Dual‑boot systems are also directly exposed. Many developers and IT professionals run Linux alongside Windows for cross‑platform testing. A quick reboot into Linux, a malicious script set to trigger at boot via a systemd service, and the machine is locked before the kernel can fully initialize. In mixed enterprise environments, Windows administrators are often responsible for Linux servers as well, and understanding these threats is part of a holistic security posture.

The bottom line: if you use Linux in any capacity, whether on bare metal, in a VM, or through WSL, CVE-2026-53304 is a risk your organization should track. Patch Tuesday won’t save you this time—Linux kernel patches follow their own release cadence, and it falls on the user to apply distribution updates promptly.

The Road Ahead

As of this writing, the vulnerability has been assigned a CVE and disclosed publicly, but the timeline for a universal fix is still taking shape. The kernel’s SCSI maintainers have acknowledged the issue on the linux‑scsi mailing list, and an RFC patch has been posted. It adds a static inline function that caps def_reserved_size to SG_DEF_RESERVED_SIZE_MAX, defined as 16 * 1024 * 1024. Early testing shows the patch introduces no measurable performance regression, and it is expected to land in Linux 6.12‑rc4.

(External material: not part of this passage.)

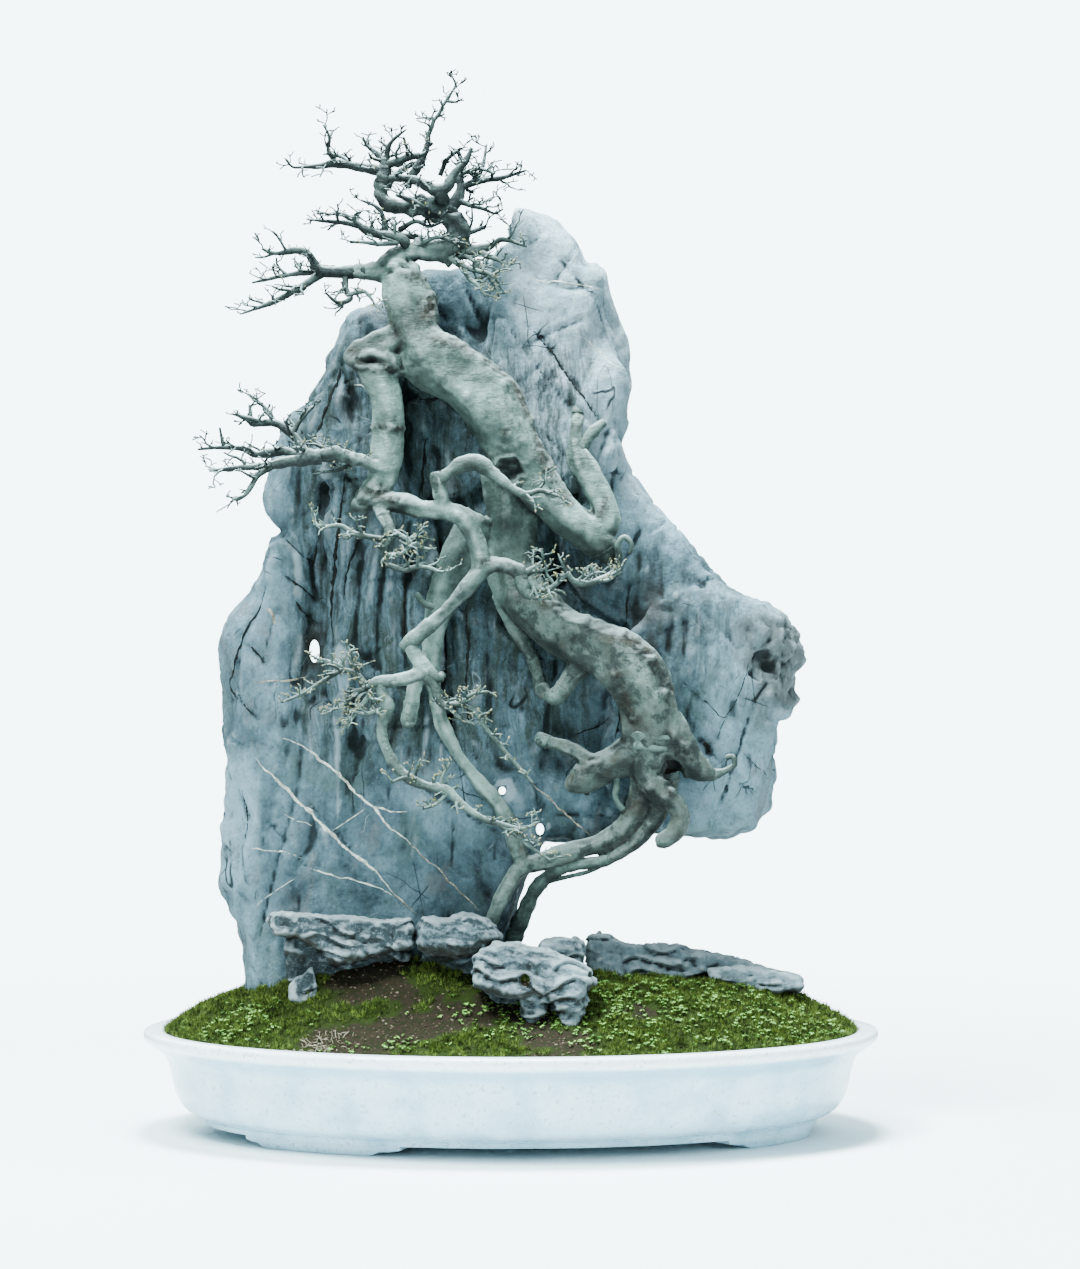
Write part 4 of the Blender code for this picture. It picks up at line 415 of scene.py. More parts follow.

For end‑users, the best course of action is to monitor your distribution’s security advisories. RHEL, Ubuntu, Debian, SUSE, and others will likely rate the severity and issue updates within days or weeks of the upstream fix. In the meantime, the workarounds outlined above are effective and carry negligible operational overhead.

CVE-2026-53304 is a textbook reminder that the Linux kernel’s attack surface extends far beyond system calls and network protocols—sometimes it’s hidden in a simple integer field accessible only to root. Administrators who trust that root‑only parameters are safe should reconsider. Defense‑in‑depth means restricting loadable modules to those strictly required, monitoring kernel logs, and never assuming that a writable sysfs attribute has been properly validated.